Is it a bird, is it a plane? | No, it's an average midfielder falling over
Mario Balotelli struggling to get dressed
The Italian forward has come in for plenty of criticism in his maiden, and possibly only, season in English football. From throwing darts at kids to getting sent off for pointless rakes on opponents' chests, the 20-year-old has been there and got the t-shirt.
Fat load of good a t-shirt would be though for the striker, who last month struggled to get a bib on in the warm-up to Manchester City's European clash with Dinamo Kiev. Don't know about you, but seeing Super Mario struggle to get dressed is the thing I'm most excited about seeing at Wembley on Saturday.
Owen Coyle wearing jacket, shirt, tie... and shorts
It's an unwritten rule that games at Wembley should see managers turn up suitably sartorial, with a three-piece suit and tie considered the norm. Bolton boss Coyle, however, suits up for nothing, probably not even his own wedding or family functions.
The Scot is never seen without his customary short shorts, leading to many unfair barbs from gents in the stands, who are obviously just jealous of the Trotters boss's manly legs. Frankly, if you've got it, flaunt it, and the former Burnley gaffer should rock up on game day all business above the belt and full on party below it.

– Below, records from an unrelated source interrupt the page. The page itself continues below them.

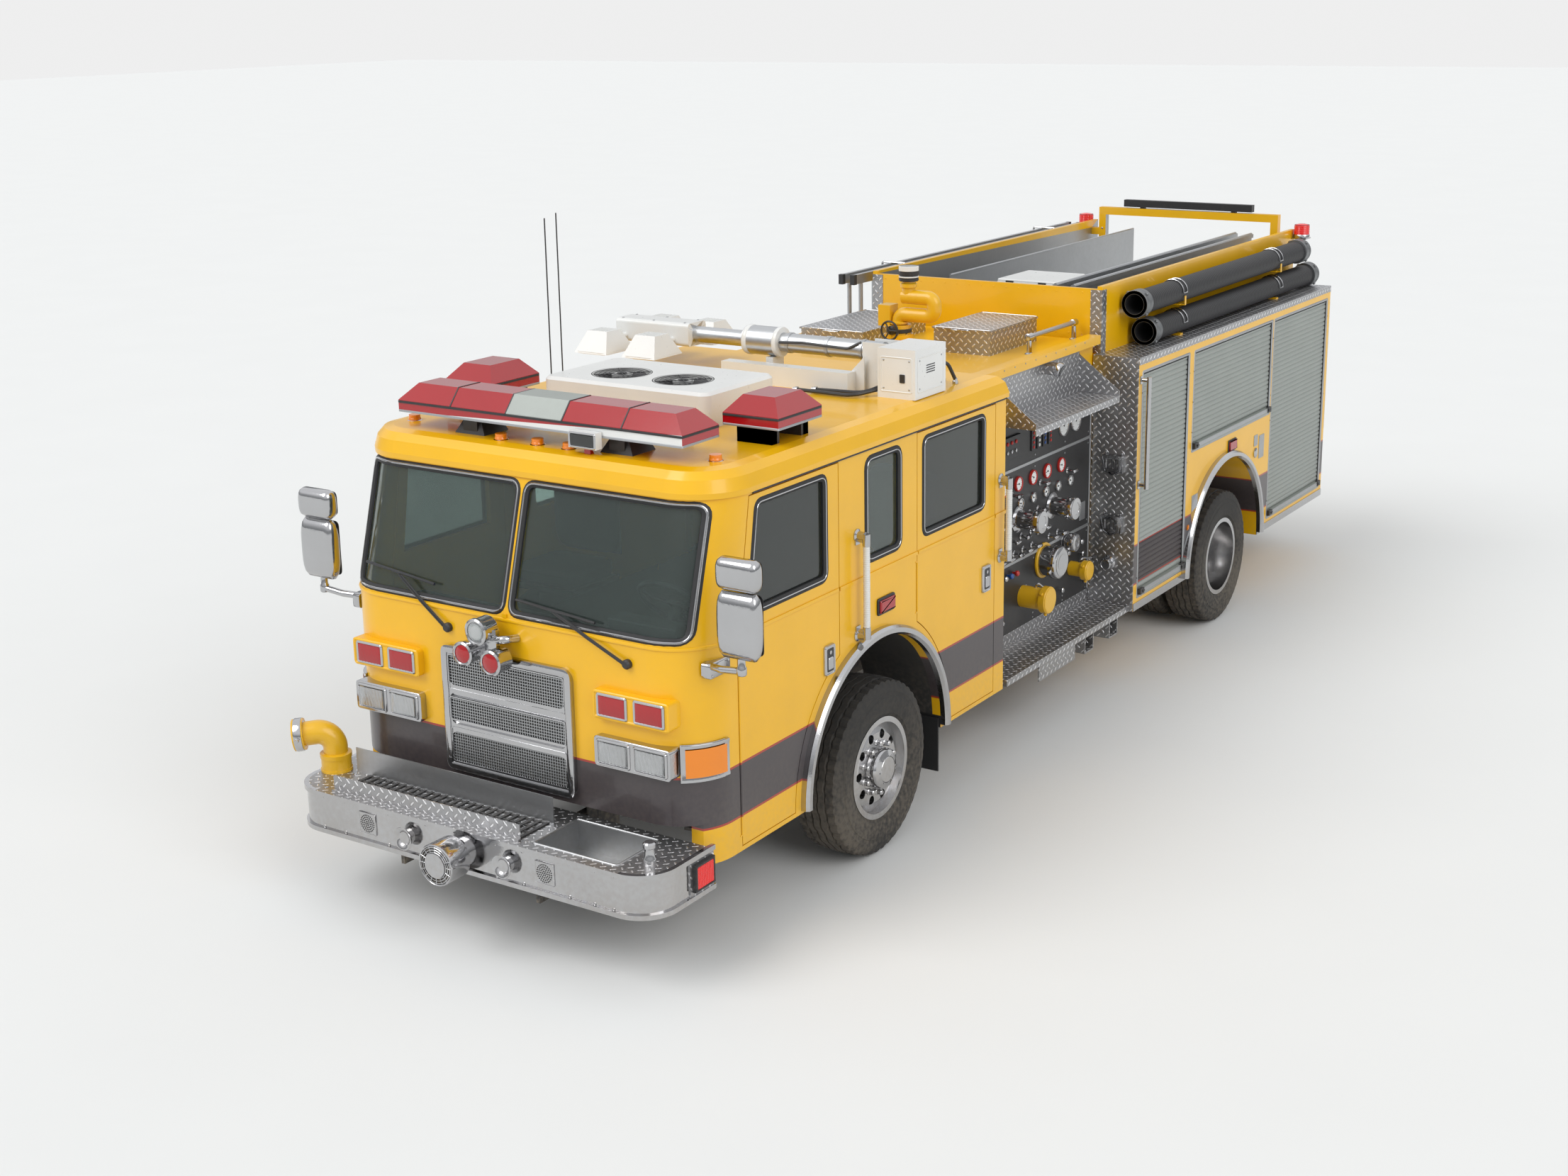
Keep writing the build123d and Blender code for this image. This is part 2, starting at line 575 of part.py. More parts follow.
def cab_solid(grow, low):
    """Full outside form of the cab up to the gutter, moved in or out by grow."""
    body = extrude(cab_plan(low, grow, CAB_FRONT_Y), amount=BELT_Z - low)
    top_front = CAB_FRONT_Y + CAB_RAKE
    upper = loft([cab_plan(BELT_Z, grow, CAB_FRONT_Y), cab_plan(GUTTER_Z, grow, top_front)], ruled=True)
    return join([body, upper])


def side_prism(points, x_low, x_high):
    """Cutter for one side of the cab; points are (y, z)."""
    return plate_yz(points, x_low, x_high)


DOORS = [
    # name, front edge y, front edge y at the gutter, rear edge y, window (y0, y0 top, y1)
    ("front_door", FRONT_AXLE_Y - 1360, FRONT_AXLE_Y - 1236, FRONT_AXLE_Y - 394,
     (FRONT_AXLE_Y - 1264, FRONT_AXLE_Y - 1173, FRONT_AXLE_Y - 520)),
    ("rear_door", FRONT_AXLE_Y + 467, FRONT_AXLE_Y + 467, FRONT_AXLE_Y + 1426,
     (FRONT_AXLE_Y + 540, FRONT_AXLE_Y + 540, FRONT_AXLE_Y + 1285)),
]
DOOR_BOTTOM = CAB_BOTTOM + 30
DOOR_TOP = GUTTER_Z - 20
WINDOW_LOW = 1780
WINDOW_HIGH = 2348
MID_WINDOW = (FRONT_AXLE_Y - 100, FRONT_AXLE_Y + 272, 1775, 2352, 60)
HINGE_RADIUS = 7
HINGE_PIN = 2.5
REAR_OPENING_HALF = 800


def door_outline(front, front_top, rear, grow):
    """Side outline of a door, moved out by grow."""
    return [
        (front - grow, DOOR_BOTTOM - grow), (rear + grow, DOOR_BOTTOM - grow), (rear + grow, DOOR_TOP + grow),
        (front_top - grow, DOOR_TOP + grow), (front - grow, BELT_Z),
    ]


def arch_cutter(radius, y):
    """Cylinder along X across the whole truck at a wheel arch."""
    return rod((-BODY_HALF - 200, y, ARCH_Z), (BODY_HALF + 200, y, ARCH_Z), radius)


def hinge_spans(front):
    """Height spans of a door's piano hinge, clear of the wheel arch."""
    reach = abs(front - FRONT_AXLE_Y)
    low = DOOR_BOTTOM + 60
    if reach < DOOR_ARCH_RADIUS:
        low = ARCH_Z + math.sqrt(DOOR_ARCH_RADIUS ** 2 - reach ** 2) + 60
    return low, BELT_Z - 60


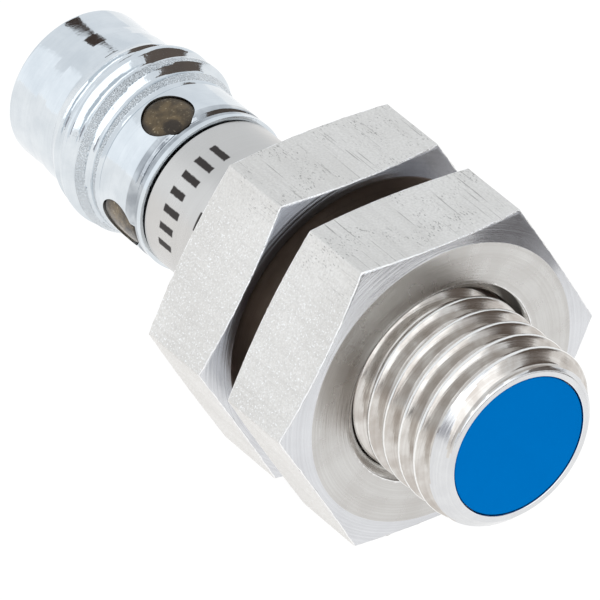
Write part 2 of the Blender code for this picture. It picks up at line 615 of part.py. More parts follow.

Tony Pulis shaking hands with the royal dignitaries in his baseball cap
Like his counterpart on Sunday, the Stoke City boss always makes a fashion faux pas with his trademark Roland Rat cap sitting snugly over his head, occasionally coming off when the Potters manager gets particularly irate at a dodgy decision. Or even a fair one, for that matter.
This column applauds the versatility of the garment (when you can remove a piece of clothing to indicate your displeasure, you have to, well, take your hat off to it) and expects to see the Welshman stick a defiant "up yours" on the touchline to the traditionalists who insist that only a tailored suit is befitting of a place on the hallowed Wembley dugouts.
Rory Delap taking run ups for throw-ins from Row H
The Northern Irishman has launched, quite literally, his way into the collective memory of Premier League fans the world over with his trademark long throws that arrow their way towards goal.
At the Britannia Stadium the veteran midfielder has the benefit of ball boys that happily separate the advertising boards so he can get a good 40-yard run up to fling his throws into the box. If you're in Rows A through to H at Wembley, expect a red-and-white hairy bloke to be treading on your head whenever Bolton boot the ball over the touchlines.
Go go gadget arms | Expect to see this man's backside in your face in the front rows
Children and grown men crying
It's what big games are all about. Just when a team has conceded a late losing goal, the TV director will cut to a youngster bawling its eyes out about seeing their side crash at Wembley. It's all about learning, kids. It's the second step towards becoming a grown up.
Step one of losing your innocence is finding out that the Easter bunny and the tooth fairy are made up figures (Santa's real, mind) with the next step being to cry at a football match. If you see a grown man in tears at Wembley this weekend don't take the mickey, he's probably only just found out that he won't be getting 50p after putting a broken tooth from a lost bar fight under his pillow.